Bref, Matisse s'obstine, et terminera sa chapelle en 1951. L'autre sera tellement furax qu'il décidera de décorer lui aussi une chapelle, dans le château de Vallauris. Il est comme ça, Picasso.

 

Ca, c'est l'Histoire. Mais comme souvent, le plus intéressant, c'est l'anecdote. En l'occurrence, un incident survenu pendant le chantier de la chapelle.
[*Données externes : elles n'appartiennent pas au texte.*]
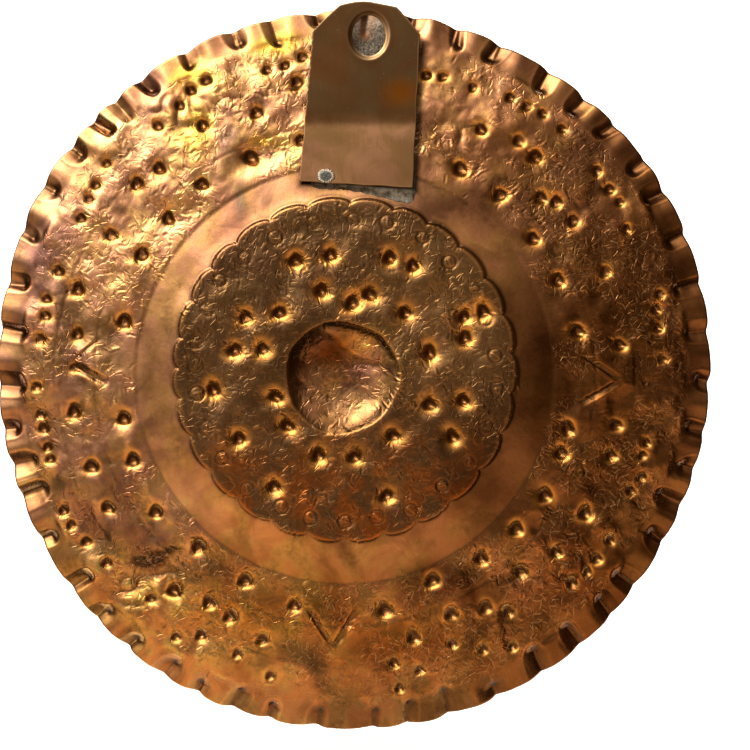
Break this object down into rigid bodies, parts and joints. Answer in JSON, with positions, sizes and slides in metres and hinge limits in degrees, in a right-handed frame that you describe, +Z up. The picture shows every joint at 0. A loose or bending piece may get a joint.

A l'été 1949, Matisse attend fébrilement les 200 carreaux de céramique blancs, faits à la main, qu'il a commandés à un artisan. Il est épuisé: il passe ses journées à monter et descendre d'un escabeau, au point de faire régulièrement des malaises (rappelez-vous: il a 80 piges). Et voilà que ses précieux carreaux arrivent... presque tous brisés. C'est la goutte d'eau qui fait déborder le vase. Il s'effondre. (Matisse, pas le vase)

 

Mais qui c'est qui débarque alors pour lui poser la main sur l'épaule et l'encourager à reprendre le travail? Ben oui: Picasso. Bon, il n'a pas non plus traversé la France au volant de son Hispano-Suiza, puisqu'il habite à Vallauris, à 30 km de là. Mais quand même: le soutien est venu de là où on l'aurait attendu le moins. Parce qu'au-delà de la rivalité et de la jalousie, il y a l'estime, l'empathie et la conscience que les difficultés de l'autre pourraient être les nôtres. En un mot: la confraternité.

 

Morale de l'histoire: un concurrent n'est pas un adversaire... et pour l'amour de Dieu, soyons sympas sur LinkedIn.